Well it really has been awhile since I have shared anything about what is going on here in Korea. In part it is because life is getting busier due to the increase in the number of friends I have and thereby the number of things I end up doing on weeknights and weekends. But in particular it is because last week I had my first seizure here in Korea (at least that I am sure of). It occurred on Tuesday and made Monday, Tuesday and even Wednesday a large, fuzzy blur, which I still cannot really sort through.

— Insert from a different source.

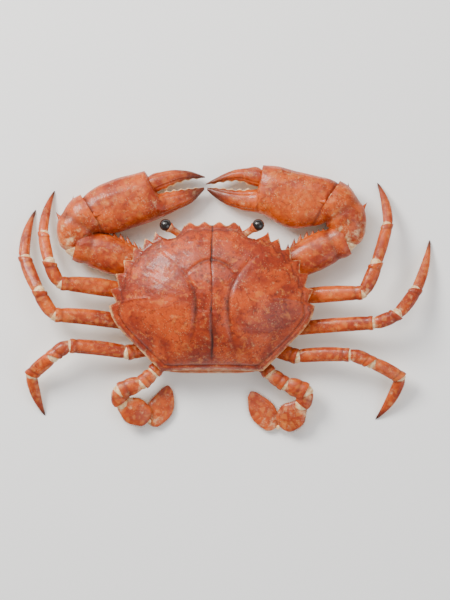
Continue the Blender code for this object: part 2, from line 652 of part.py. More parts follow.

I saw that I wrote a journal entry on a book I have been reading by Bertrand Russell during that time but I honestly do not remember writing it or reading the book. I did not even notice it on my blog until Thursday. I really do not remember anything about the content of the book. Based upon my bookmark I was about 80% done and now must start over. I am sure some of it will come back to me as I re-read it but it is still a little discouraging. It has been a long time since I had a seizure this massive, erasing so much time and knowledge.
One of the extra classes I teach, the advanced 5th and 6th grade class, is held on Tuesday every week. But I have no clue what I taught or even said to those kids last Tuesday but something odd happened because later in the week one of the students approached me and asked if I was okay. I said sure, curious why he was asking. He then told me that I had gotten very angry during the class and had stood still for a long time. He also said my hands turned really red. I couldn't tell him anything except that I did not remember that and I was sorry if I had hurt his feelings. He assured me that I had not. He said I did not yell at anyone rather I just stared at the computer screen. Apparently I was trying to show them a video. My best guess is that there was some sort of issue downloading the video but again I have no real memory to confirm that.

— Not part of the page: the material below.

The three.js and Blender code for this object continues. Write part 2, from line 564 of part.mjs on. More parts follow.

My first real memories of last week begin on Thursday. On Thursday I had what they call an Open Class. That means while you teach one of your classes other people come in to observe you. There were about fifteen adults who came to watch my class. All of them were people from my school mostly other teachers but also the principle and vice principle. There are other types of open classes such as ones where other native English speakers from other schools come to observe you and even ones that are open to the students' parents. I cannot decide which of those would make me more nervous. Anyway I was fairly anxious all day waiting for that class to happen. It was the last class of the day. The administrators had adjusted the schedule of the entire school, shortening the breaks in between classes and reducing the number of free periods to make it easier for other teachers to be able to come.
The class that was being observed was one of my sixth grade classes and I will not lie I was horrified when I found which class had been chosen. This is a class were there were by far the fewest number of students who actively participate in class. Based on my experiences there were really only two advanced students in the class and even one of them did not particularly care about the class rather he seemed bored most of the time. The main reason I knew of his ability was his journal that he did every week. He always wore a Colorado Rockies cap and I found out that he actually lived in Colorado for three years. Before the open class I spoke to him and asked him to help me out for this class and participate more. He said okay and seemed very excited about that.
My co-teacher and I had scripted out the class and practiced it multiple times. The class was just one of the normal lessons that we had done with every sixth grade class but this time we were far more structured about who spoke when and how long each section would take. My co-teacher and I have actually developed a fairly good feel both for our classes and for each other enabling us to adapt to each of the classes needs on the fly.
I had made a Facebook comment about the open class early that morning and soon I got many responses (advice and stories) from my friends in Korea. One thing my friend Tony advised me was to look at the kids and never look to the back of the room at any of the adults. I remembered this as the class started and I saw all the various adults pull out paper and pens and being scribbling away. The rest of the hour I never once raised my eyes to the back of the room even as I moved around from table to table. Though I could not avoid hearing them as the jotted notes or whispered to one another. When I had to go to the back of the classroom I made sure my back was to my observers as I bent over to help each group. During the class the other thing that kept nagging at the back of my mind was simply what each of the adults was actually observing. I knew for a fact that many of the observers could not speak English including the principle. I wondered what they were thinking as I spoke and as my co-teacher avoided using any Korean. I still have no clue what they gained out of the experience. As the class progressed I quickly found out that a lot more of the students could speak English well then I ever knew. When I asked for volunteers for various activities 75% of the kids were raising their hands. I thought they would be scared by the adults in the room but rather it seemed like they saw it as an opportunity to show off, which did not bother me at all since it allowed me to show off as well. When the class was over most of the adults simply left or spoke to my co-teacher. Only a couple teachers came over to me but both of them were very nice and encouraged me telling me it was a good class.
So my first true exposure to my employers seems to have gone well despite the minor haziness with which I now remember the event. And while I miss not knowing what happened most of the week I will say forgetting almost three day's worth of personal experiences and thoughts really does make the week fly by.